Mirror: These days there are no borders between the Baltic states. Practitioners from all three countries gather at the Ievlejas retreat center. How did that place come about?

Gala: Originally, the center was designed and built by a Hindu community, and at first we would bring our mandala there. Later, we painted a mandala directly on the floor in the practice hall. Eventually, Ziedonis Rengitis, a co-owner of the retreat center, together with Alar Kukk, bought it from the previous owners, and now it belongs to the Dzogchen community.

When it came to drawing the mandala, we couldn’t have managed without Ruslan Kim’s help. He really made it possible. He was assisted by Olya Plyaskina who had just moved from Daugavpils to Riga at that time.
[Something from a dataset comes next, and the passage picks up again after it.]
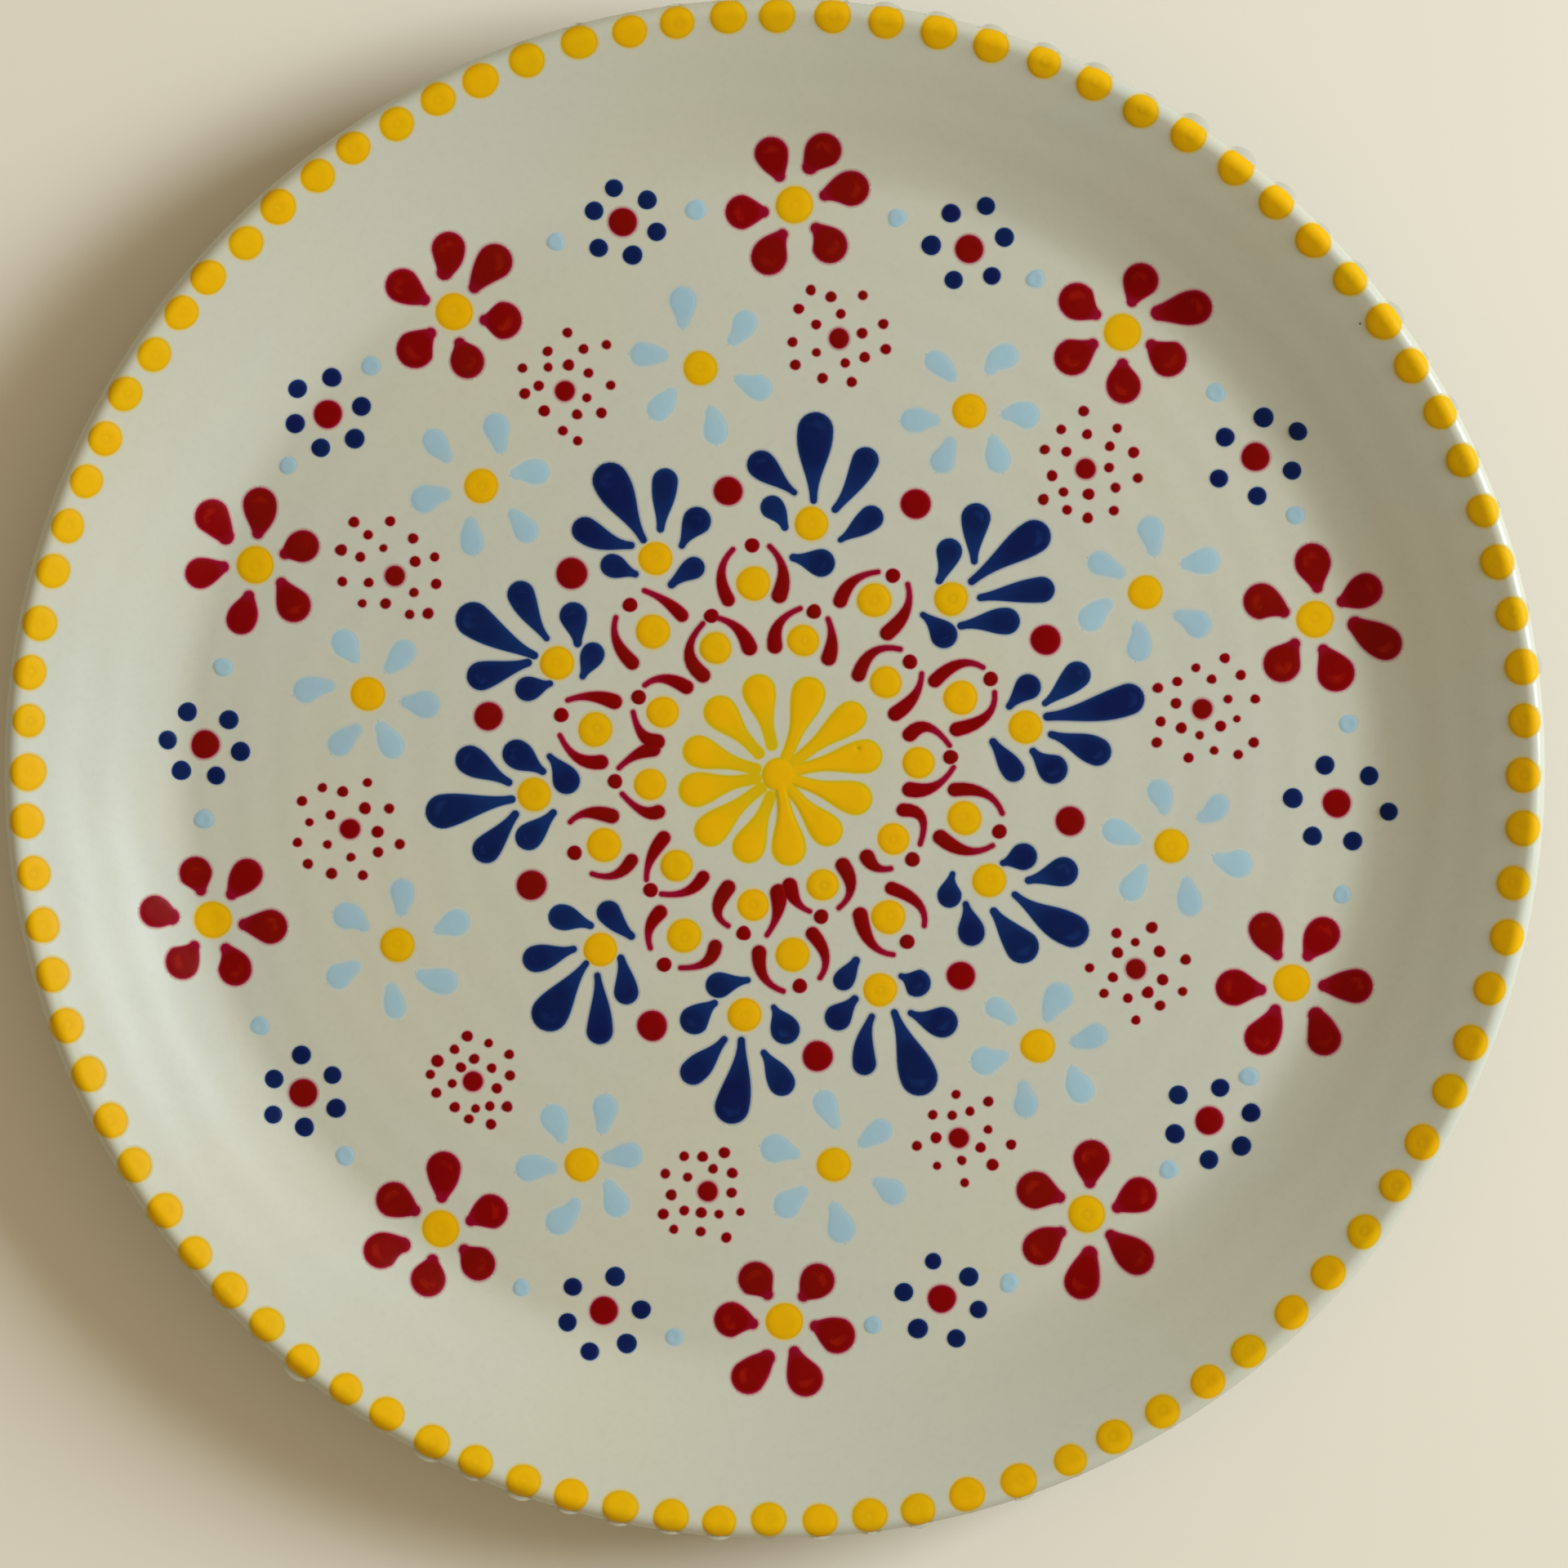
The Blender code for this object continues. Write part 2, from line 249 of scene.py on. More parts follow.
def makeDrops(name, centres, radii, look):
    # A drop is a profile turned about its own middle. Its height is the cap, less a dimple ring left by
    # the nozzle, and outside the edge a thin skirt of paint runs out just under the glaze.
    centres, radii = np.asarray(centres, float).reshape(-1, 2), np.asarray(radii, float).reshape(-1)
    count, sides = len(radii), look["sides"]
    rho = np.array(look["rows"])
    turn = np.linspace(0, 2 * math.pi, sides, endpoint=False) + 0.2
    sway = hand.normal(0, 1, (count, 4)) * look["wobble"]
    outline = 1 + sum(
        sway[:, k, None] * np.cos((k // 2 + 2) * turn[None] + (k % 2) * math.pi / 2) for k in range(4)
    )
    dimple = look["dimple"] * (1 + 0.3 * hand.normal(0, 1, count))
    off = hand.normal(0, 0.06, (count, 2))        # the dimple is seldom in the very middle
    x = rho[None, :, None] * np.cos(turn) * outline[:, None]
    y = rho[None, :, None] * np.sin(turn) * outline[:, None]
    fromDimple = np.hypot(x - off[:, 0, None, None], y - off[:, 1, None, None])
    ringAt, ringWidth = look["dimpleRing"], look["dimpleWidth"]
    groove = dimple[:, None, None] * np.exp(-(((fromDimple - ringAt) / ringWidth) ** 2))
    tall = look["height"] * (radii / look["nominal"]) ** 0.5 * (1 + 0.07 * hand.normal(0, 1, count))
    low, cap = look["film"], paintCap(rho)[None, :, None]
    lift = low + (tall[:, None, None] - low) * (cap - groove)
    # the dimple ring takes the colour towards the thin paint: partly thinner paint, partly painted shade, a
    # darker ring on the yellow drops
    film = np.minimum(filmEdge + (1 - filmEdge) * cap - groove * look["dimpleThinAndShade"], filmTop)
    grown = 1 + skirt["out"][None, :, None] * (look["feather"] / radii)[:, None, None]
    xs, ys = grown * np.cos(turn) * outline[:, None], grown * np.sin(turn) * outline[:, None]
    skirtLift = np.broadcast_to(skirt["lift"][None, :, None], xs.shape)
    skirtFilm = np.broadcast_to(skirt["film"][None, :, None], xs.shape)
    x, y = np.concatenate([x, xs], 1), np.concatenate([y, ys], 1)
    lift = np.concatenate([lift, skirtLift], 1)
    film = np.concatenate([film, skirtFilm], 1)
    local = np.stack([x, y], -1) * radii[:, None, None, None]
    plan = layOut(centres, local)
    crown = low + (tall - low) * (1 - dimple * np.exp(-(((np.hypot(*off.T) - ringAt) / ringWidth) ** 2)))
    batch = np.broadcast_to(hand.random(count)[:, None, None], lift.shape)
    return shellMesh(
        name, ontoGlaze(plan, lift), ontoGlaze(centres, crown), ontoGlaze(centres, np.full(count, -sunk)),
        {"film": joinMarks(film, film[:, 0].mean(1), np.zeros(count)),
         "batch": joinMarks(batch, batch[:, 0, 0], batch[:, 0, 0])},
    )


def layOut(centres, local):
    # on the rim's slope a round deposit looks narrower from above, along the line to the plate's middle
    r = np.maximum(np.linalg.norm(centres, axis=-1), 1e-6)
    outward = centres / r[:, None]
    squash = np.cos(glazeTilt(r))
    along = np.einsum("nijk,nk->nij", local, outward)
    shrunk = local - along[..., None] * (1 - squash)[:, None, None, None] * outward[:, None, None, :]
    return centres[:, None, None, :] + shrunk


comma = dict(away=0.5, width=0.17)   # the faint curl in a wet head, as shares of the head's radius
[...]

Today, Olya is a dance instructor herself. Other practitioners, like Emīls Melderis and Katerina Martynova, also joined in painting the mandala. Now, we regularly gather and dance together—practitioners from Estonia, Latvia, and Lithuania.

We are incredibly fortunate in this life to have the Teacher, the Teaching, and the Community. There’s no way to fully express our gratitude to the Master for the priceless knowledge he gave us. Truly, we are the happiest people in the world.

Featured image: Regular Vajra Dance practice on the mandala in Ievlejas.